GDPには「名目GDP」と「実質GDP」の2種類があります。経済ニュースで「今年のGDPは過去最高を更新」といった報道を目にすることがありますが、これは多くの場合、名目GDPのことを指しています。名目GDPを理解することで、経済統計の見方がより深まります。

名目GDPの定義と特徴

名目GDPとは、その年の市場価格で評価された国内総生産のことです。物価の変動をそのまま反映した数字であり、現在の経済規模を金額ベースで示す最もシンプルな指標といえます。

計算方法の基本

名目GDPは、その年に生産された財やサービスの量に、その年の実際の価格を掛けて計算します。例えば、ある国で1年間に自動車が100万台生産され、1台あたりの平均価格が300万円だったとします。

この場合、自動車産業の名目GDPへの寄与は3兆円となります。これを国内のすべての産業について合計したものが、国全体の名目GDPです。

名目GDPに含まれる要素

名目GDPは主に4つの要素から構成されています。

  • 個人消費:家計が購入する商品やサービス
  • 民間投資:企業の設備投資や住宅投資
  • 政府支出:公共事業や政府のサービス提供
  • 純輸出:輸出額から輸入額を差し引いたもの

これらすべてがその年の市場価格で評価され、合計されます。

名目GDPと実質GDPの違い

名目GDPを理解する上で、実質GDPとの違いを知ることが重要です。この2つは似ているようで、表している内容が大きく異なります。

物価変動の影響

名目GDPは物価の変動をそのまま含んでいます。仮に生産量が全く変わらなくても、物価が上がれば名目GDPは増加します。逆に、生産量が増えても物価が下がれば、名目GDPはあまり増えないこともあります。
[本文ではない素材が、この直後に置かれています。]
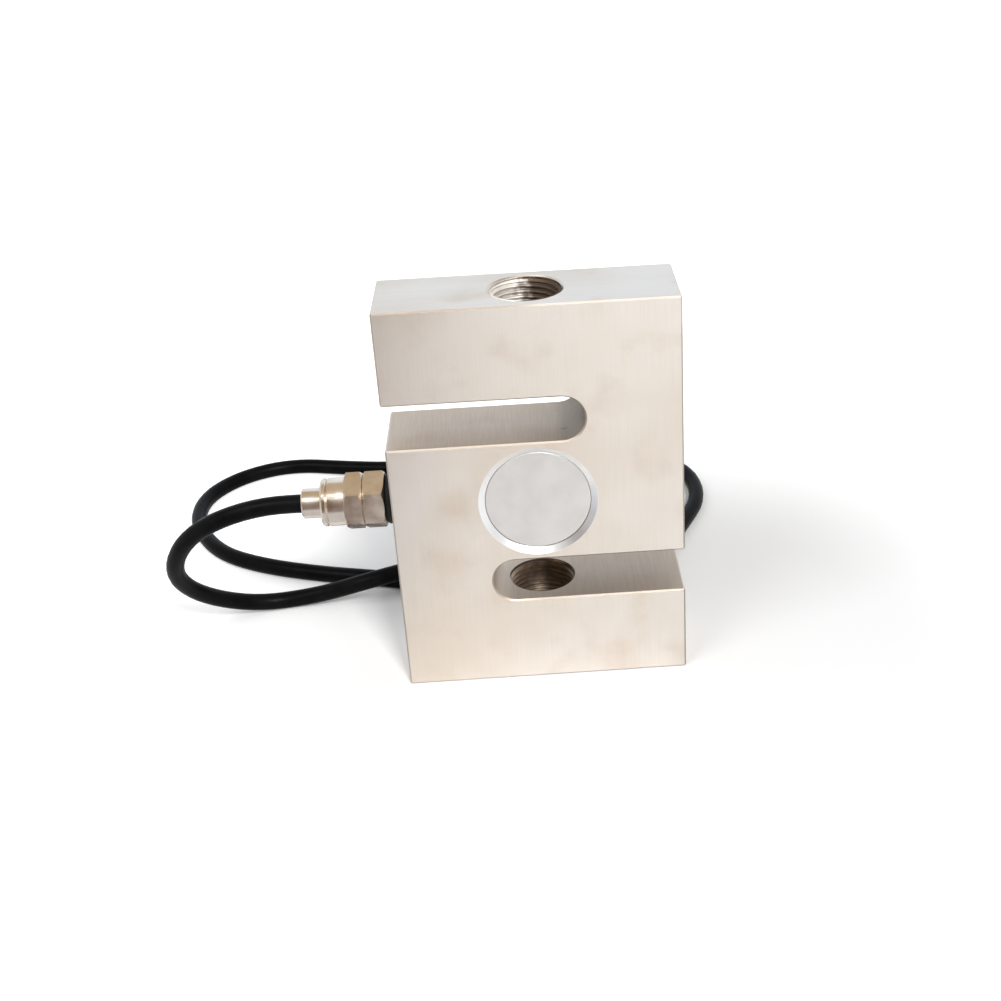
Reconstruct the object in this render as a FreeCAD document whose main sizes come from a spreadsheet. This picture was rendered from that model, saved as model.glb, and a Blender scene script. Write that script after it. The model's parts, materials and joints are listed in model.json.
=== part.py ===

一方、実質GDPは基準年の価格で計算し直すことで、物価変動の影響を取り除きます。これにより、本当の生産量の変化だけを見ることができます。

具体例で見る違い

分かりやすい例を見てみましょう。ある国で以下のような状況があったとします。

生産量 価格 名目GDP
2020年 100個 1,000円 10万円
2021年 100個 1,200円 12万円
2022年 110個 1,200円 13万2千円

2020年から2021年にかけて、生産量は変わっていないのに名目GDPは20%増加しています。これは物価上昇によるものです。2021年から2022年にかけては、生産量が10%増え、名目GDPも10%増加しています。

どちらを重視すべきか

経済の真の成長を知りたい場合は、実質GDPを見る方が適切です。しかし、名目GDPにも重要な役割があります。国の実際の経済規模や、他国との比較を行う際には名目GDPの方が有用です。

名目GDPの活用方法

名目GDPは様々な場面で活用されており、私たちの生活にも間接的に影響を与えています。

国際比較での利用

各国のGDPを比較する際には、通常、名目GDPが使われます。為替レートを使ってドル換算することで、「世界第3位の経済大国」といった順位付けができます。ただし、物価水準の違いを考慮していないため、生活水準の比較には適していません。

経済規模の把握

名目GDPは、現在の価格で評価された国の経済規模を示します。政府の予算編成や、企業の事業計画を立てる際の基礎データとして活用されています。

一人あたり名目GDPの意義

名目GDPを人口で割った「一人あたり名目GDP」は、国民の平均的な所得水準の目安となります。

  • 国際的な所得水準の比較に使用
  • 開発途上国と先進国の区分の参考指標
  • 国の豊かさを測る簡易的な指標

ただし、これはあくまで平均値であり、実際の所得分配の状況は反映されていません。

名目GDPの限界と注意点

名目GDPは便利な指標ですが、いくつかの限界があることも知っておく必要があります。

インフレの影響を受ける

物価が大きく上昇する時期には、名目GDPも大きく増加します。しかし、これは必ずしも経済が成長しているわけではありません。むしろ、激しいインフレによって生活が苦しくなっている可能性もあります。

生産されないものは含まれない

家庭内での育児や介護、ボランティア活動など、市場で取引されない活動は名目GDPに含まれません。そのため、社会全体の豊かさを測る指標としては不完全です。

環境への影響は考慮されない

名目GDPは経済活動の規模を示しますが、その活動が環境に与える負荷は反映されません。森林伐採による木材生産はGDPを増やしますが、失われた自然環境の価値は計算に入っていません。

名目GDPを正しく理解するために

名目GDPは経済を理解する上での重要な入口です。しかし、この数字だけで経済の全てが分かるわけではありません。実質GDP、物価上昇率、失業率、所得格差など、他の経済指標と組み合わせて見ることで、より正確な経済の姿が見えてきます。

経済ニュースで名目GDPの数字を見たときには、「この数字には物価変動が含まれている」「実際の生産量の変化は実質GDPで確認しよう」といった視点を持つことが大切です。